• **Given instruction**: Everything in the listing should be restated word for word.

• **Information provided**:
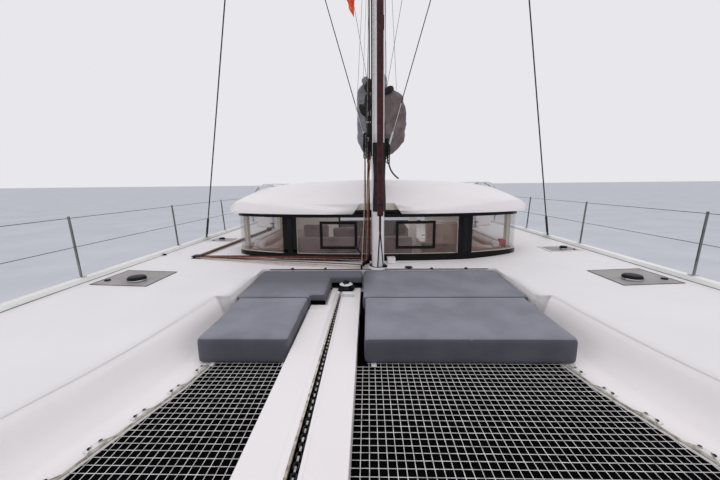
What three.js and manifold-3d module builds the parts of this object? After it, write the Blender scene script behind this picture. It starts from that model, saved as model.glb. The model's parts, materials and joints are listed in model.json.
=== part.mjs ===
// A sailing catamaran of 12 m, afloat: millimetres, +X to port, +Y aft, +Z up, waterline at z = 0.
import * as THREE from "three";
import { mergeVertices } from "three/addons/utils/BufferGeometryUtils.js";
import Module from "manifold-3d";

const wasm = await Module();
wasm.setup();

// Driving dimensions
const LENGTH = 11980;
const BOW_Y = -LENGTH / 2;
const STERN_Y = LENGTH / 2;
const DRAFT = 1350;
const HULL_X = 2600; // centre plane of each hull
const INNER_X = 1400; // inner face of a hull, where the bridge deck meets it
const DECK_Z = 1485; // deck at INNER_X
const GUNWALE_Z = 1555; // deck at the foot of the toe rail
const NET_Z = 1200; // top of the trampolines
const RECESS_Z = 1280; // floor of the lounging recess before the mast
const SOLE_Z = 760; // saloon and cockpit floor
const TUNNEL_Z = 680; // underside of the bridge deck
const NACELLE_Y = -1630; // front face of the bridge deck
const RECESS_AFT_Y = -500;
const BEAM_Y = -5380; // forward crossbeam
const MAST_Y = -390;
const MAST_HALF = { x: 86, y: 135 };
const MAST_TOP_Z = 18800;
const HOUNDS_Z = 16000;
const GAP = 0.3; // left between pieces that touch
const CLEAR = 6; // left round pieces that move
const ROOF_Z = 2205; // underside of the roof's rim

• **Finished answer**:
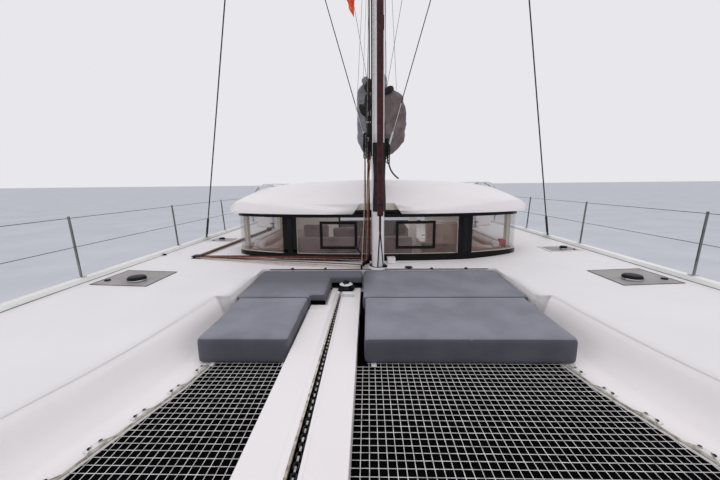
What three.js and manifold-3d module builds the parts of this object? After it, write the Blender scene script behind this picture. It starts from that model, saved as model.glb. The model's parts, materials and joints are listed in model.json.
=== part.mjs ===
// A sailing catamaran of 12 m, afloat: millimetres, +X to port, +Y aft, +Z up, waterline at z = 0.
import * as THREE from "three";
import { mergeVertices } from "three/addons/utils/BufferGeometryUtils.js";
import Module from "manifold-3d";

const wasm = await Module();
wasm.setup();

// Driving dimensions
const LENGTH = 11980;
const BOW_Y = -LENGTH / 2;
const STERN_Y = LENGTH / 2;
const DRAFT = 1350;
const HULL_X = 2600; // centre plane of each hull
const INNER_X = 1400; // inner face of a hull, where the bridge deck meets it
const DECK_Z = 1485; // deck at INNER_X
const GUNWALE_Z = 1555; // deck at the foot of the toe rail
const NET_Z = 1200; // top of the trampolines
const RECESS_Z = 1280; // floor of the lounging recess before the mast
const SOLE_Z = 760; // saloon and cockpit floor
const TUNNEL_Z = 680; // underside of the bridge deck
const NACELLE_Y = -1630; // front face of the bridge deck
const RECESS_AFT_Y = -500;
const BEAM_Y = -5380; // forward crossbeam
const MAST_Y = -390;
const MAST_HALF = { x: 86, y: 135 };
const MAST_TOP_Z = 18800;
const HOUNDS_Z = 16000;
const GAP = 0.3; // left between pieces that touch
const CLEAR = 6; // left round pieces that move
const ROOF_Z = 2205; // underside of the roof's rim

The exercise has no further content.